HE representatives comment on consultation on designated data body
A suite of consultations launched by the Department for Education today seek views on the regulation of higher education in England, including the official designation of bodies to perform quality assessment and data collection activities.
HESA’s bid to be designated as the body for English higher education information was set out in September with its Expression of Interest. The submission highlighted HESA’s 24 years’ experience as independent trusted experts in HE data, and its focus on efficiency and innovation. The not-for-profit agency has received support from representatives of universities, students and graduate recruiters.
Simon Blake, Chief Executive of NUS said:
"NUS is happy to support HESA’s bid to be the designated data body for higher education in England. HESA has long experience of processing student data independently and securely, serving the interests of current students and higher education in general. As the trusted and authoritative source of data on HE, HESA also provides crucial information for prospective students."
Alistair Jarvis, Chief Executive of Universities UK said:
“HESA is an independent and expert source of higher education data. With the changing regulatory framework for universities, it is particularly important to have a consistent and trusted approach to data gathering, interpretation and publication. HESA is ideally placed to provide this service as the designated body for higher education information.”
Gordon McKenzie, Chief Executive of GuildHE said:
“As one of the two officially recognised representative bodies in higher education, representing publicly funded higher education institutions, publicly funded further education colleges delivering HE as well as private providers GuildHE is pleased to support HESA's application to become the designated body for data. HESA has demonstrated over many years the ability to collect, store, analyse and publish robust data about the higher education sector. We believe that HESA has the confidence of the sector, is independent whilst at the same time epitomising the principles of co-regulation to face the future higher education data, information and choice challenges with confidence.”

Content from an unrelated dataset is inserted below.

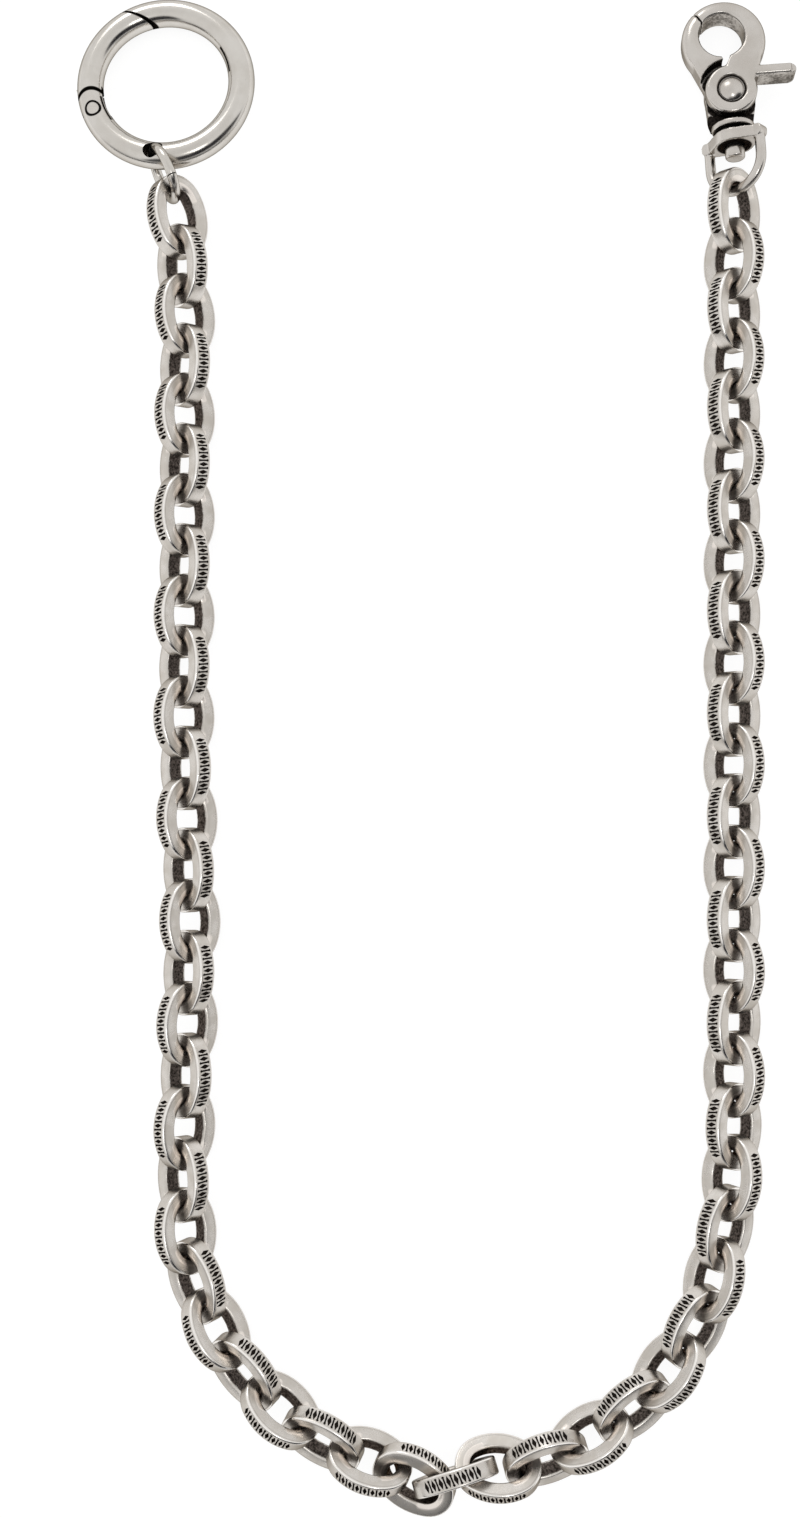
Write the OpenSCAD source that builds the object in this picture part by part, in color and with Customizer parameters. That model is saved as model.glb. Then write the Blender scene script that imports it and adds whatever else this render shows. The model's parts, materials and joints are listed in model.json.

Stephen Isherwood, Chief Executive of ISE (Institute of Student Employers) said:
“ISE is happy to support HESA in its bid to become the designated body for data. HESA provides essential data that enables all those involved in the employment of graduates – employers and educators – to make informed decisions that ultimately leads to better outcomes for students and employers.”
Paul Clark, Chief Executive of HESA said:
“This consultation presents an exciting opportunity for the higher education sector in England to determine a sustainable regulatory system for higher education providers. The effective and efficient use of objective data will be fundamental to the success of this project, and I am delighted that colleagues from across the sector have endorsed HESA as the prospective designated data body.”
The Higher Education and Research Act 2017 establishes the OfS (Office for Students) as the new regulator for higher education in England and enables it to recommend a body to perform assessment functions, and a body to provide the necessary information about the sector. The consultation seeks the views of interested parties on the organisations who have expressed an interest in being designated to perform these roles. The OfS is expected to recommend the designated bodies in March 2018.
HESA (the Higher Education Statistics Agency Ltd) is the recognised source of data on higher education in the UK. Its experts collect, analyse, and disseminate accurate and comprehensive statistical information on all aspects of UK higher education to support the strategic aims of its users and enhance the effectiveness of the sector as a whole. It is a charity and a company limited by guarantee. It operates as an independent organisation, working in collaboration with higher education providers, regulators, funders, government departments, policy makers, and other stakeholders. ”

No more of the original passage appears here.